DeSantis signed Senate Bill 102, known as the Live Local Act, on Wednesday, days after the legislation passed in the Florida House of Representatives. In addition to setting aside funds for affordable housing, the law will supersede local governments’ zoning, density and height requirements for affordable housing in areas zoned for commercial or mixed-use development. It also strips local municipalities’ ability to enact rent control, which was previously only possible during a housing emergency. 

Developers of affordable housing and to a certain extent, those with mixed-use projects, will likely take advantage of the new law. Attorney Keith Poliakoff, of Fort Lauderdale-based Government Law Group, previously told The Real Deal that the legislation “takes a lot of the handcuffs off” of affordable housing developers. 

Local governments would be required to allow multifamily or mixed-use residential projects that set aside at least 40 percent of the residential component for affordable housing for a period of at least 30 years.

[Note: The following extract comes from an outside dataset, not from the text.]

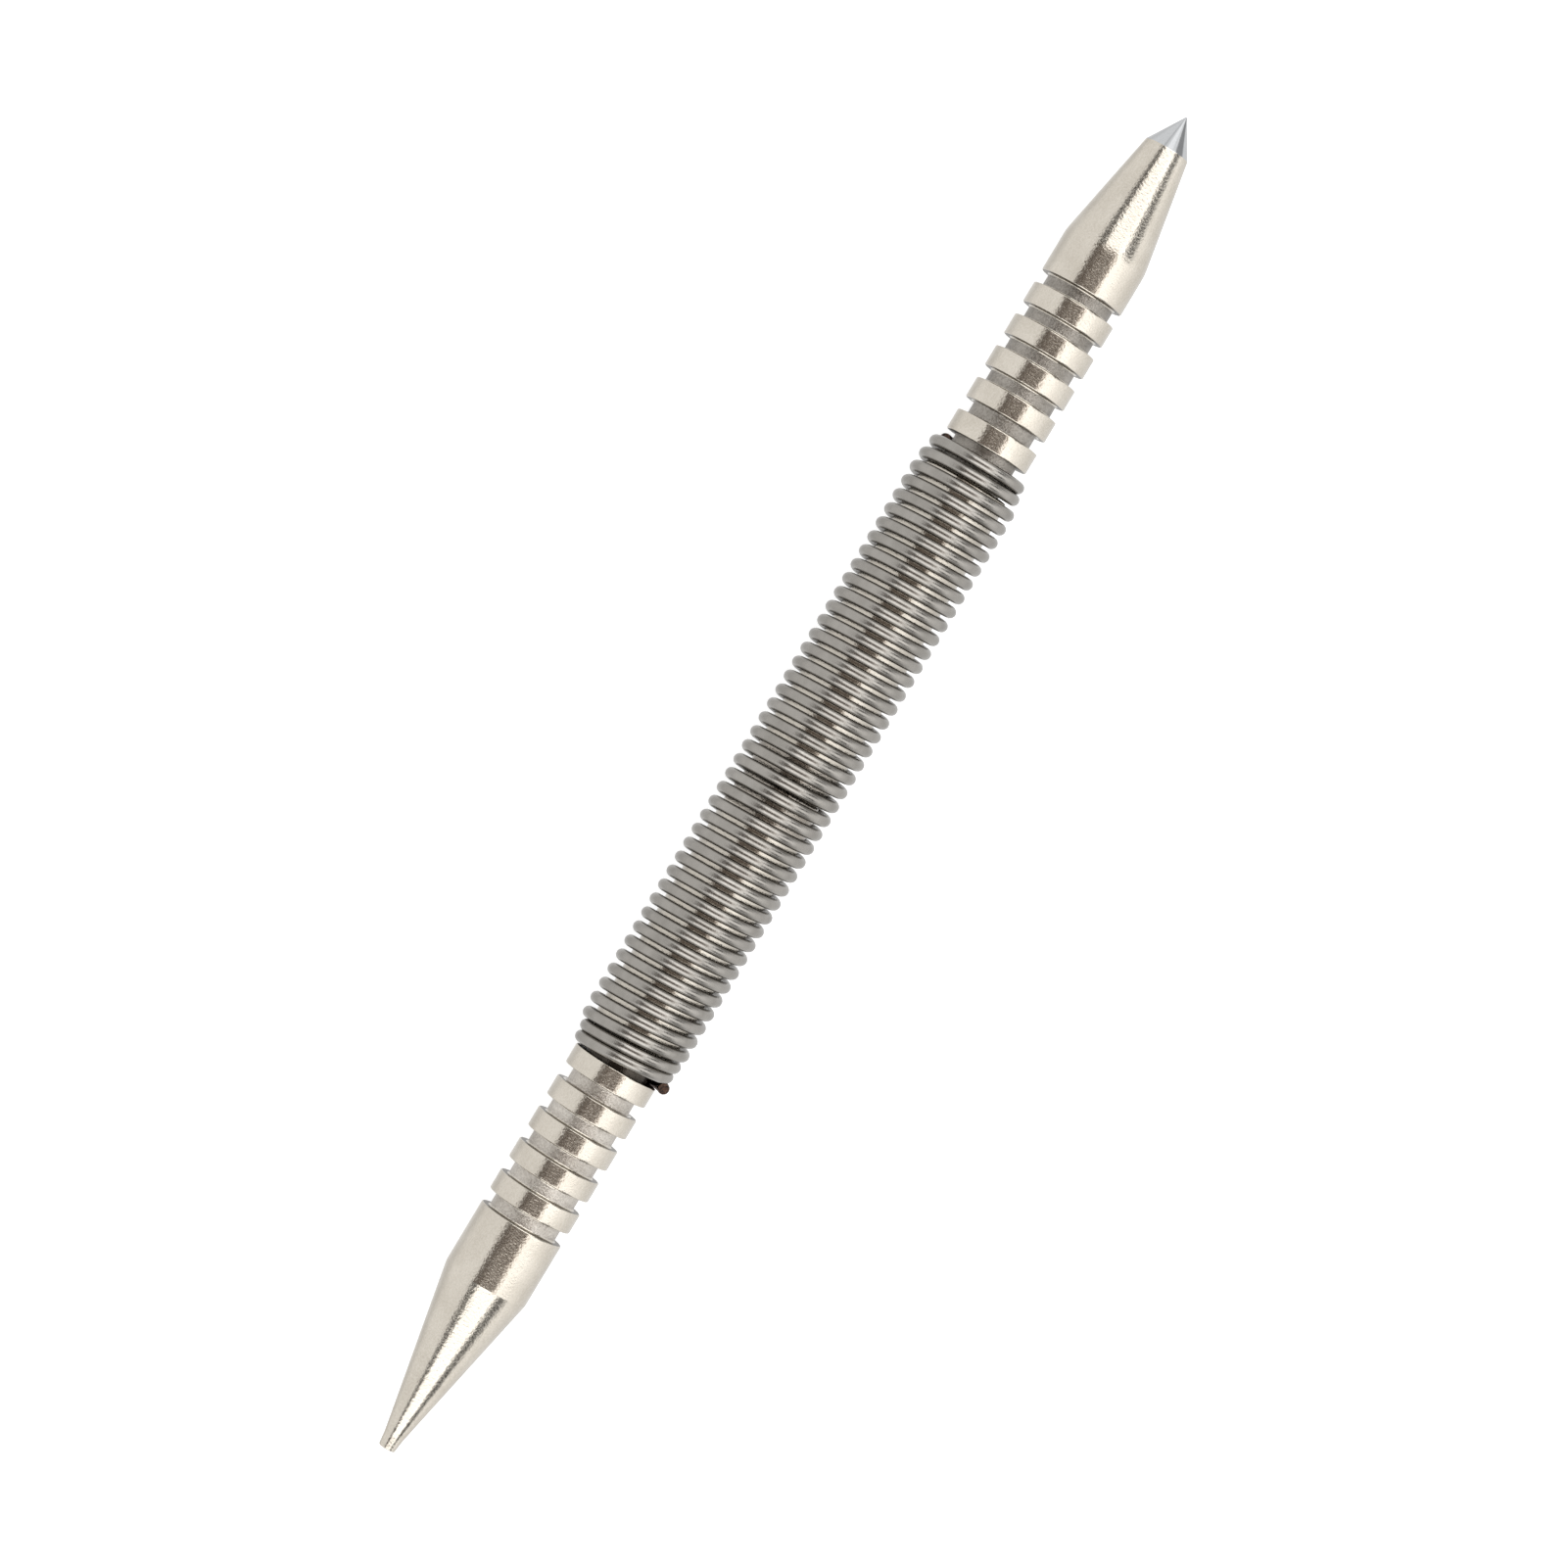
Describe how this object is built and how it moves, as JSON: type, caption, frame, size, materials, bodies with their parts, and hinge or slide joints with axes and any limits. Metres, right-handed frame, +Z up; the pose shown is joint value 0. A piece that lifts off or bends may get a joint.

For projects allocating at least 65 percent of the square footage to residential, a county would not be able to restrict the height of a proposed development below what’s currently allowed within one mile of the planned project.

The $711 million could also help fill funding gaps that have resulted in stalled projects across the state, at a time when the need for affordable housing has reached record highs, attorneys say.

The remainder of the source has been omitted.